Jika kalian berharap konflik sara dan segala kegaduhan yang selama ini terjadi akan berakhir, percuma. Kenapa saya bilang percuma? Karena kalian semua masih tetap mempertahankan kebodohan masing-masing, sehingga kebodohan itu membuat jagad dunia maya selalu ramai tak berkesudahan. Kalian semua berharap segala kekisruhan ini akan segera berakhir, tapi kalian sendiri gampang bereaksi oleh hal yang sepele sehingga tetap saja akan ada kekisruhan yang terjadi.
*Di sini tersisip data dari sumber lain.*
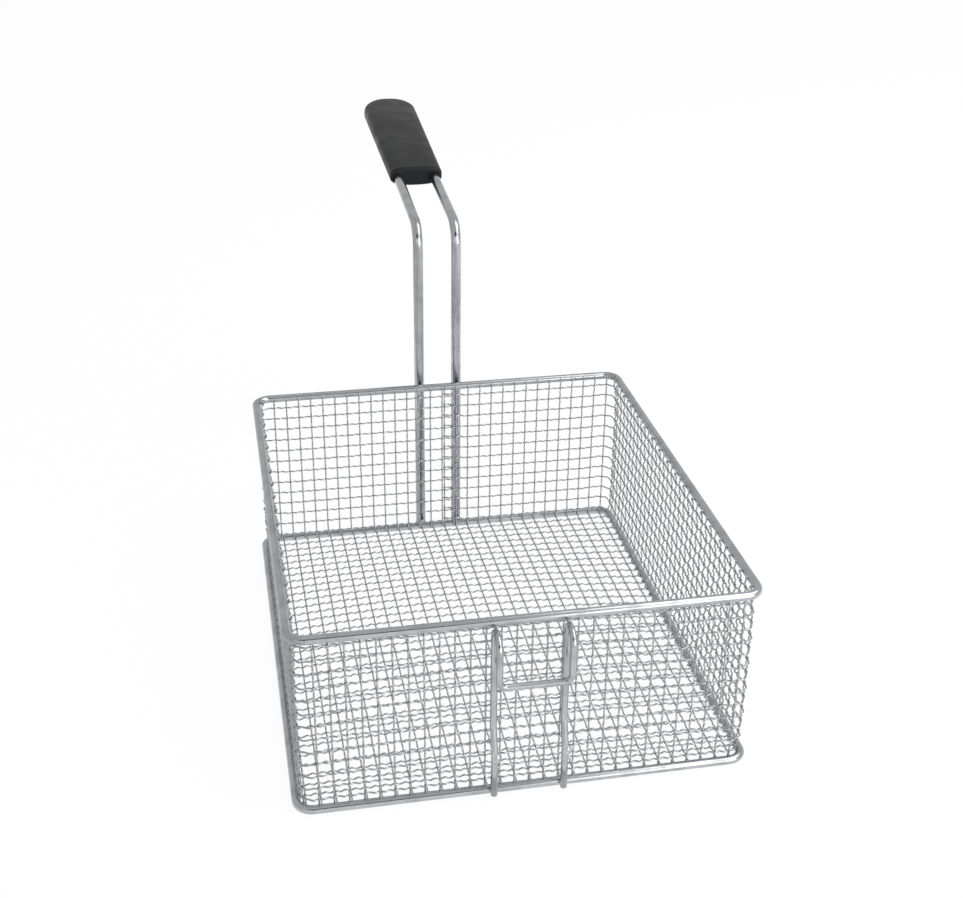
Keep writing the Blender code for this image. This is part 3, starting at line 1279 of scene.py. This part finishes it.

Beberapa elit politik maupun pemerintahan mempunyai attack dog-nya masing-masing. Beberapa di antara mereka mempunyai loyalisnya masing-masing. Apa gunanya memperjuangkan hal yang tidak pasti di panggung perpolitikan. Toh, kalian bisa hidup sampai saat ini berkat usaha kalian sendiri, kerja keras sendiri. Sedangkan jikalau idola kalian menang, kalian dapat apa? Kepuasan? No! Di dunia ini tidak ada yang namanya kepuasan karena memang sifat dasar manusia tidak akan pernah bisa untuk merasa puas.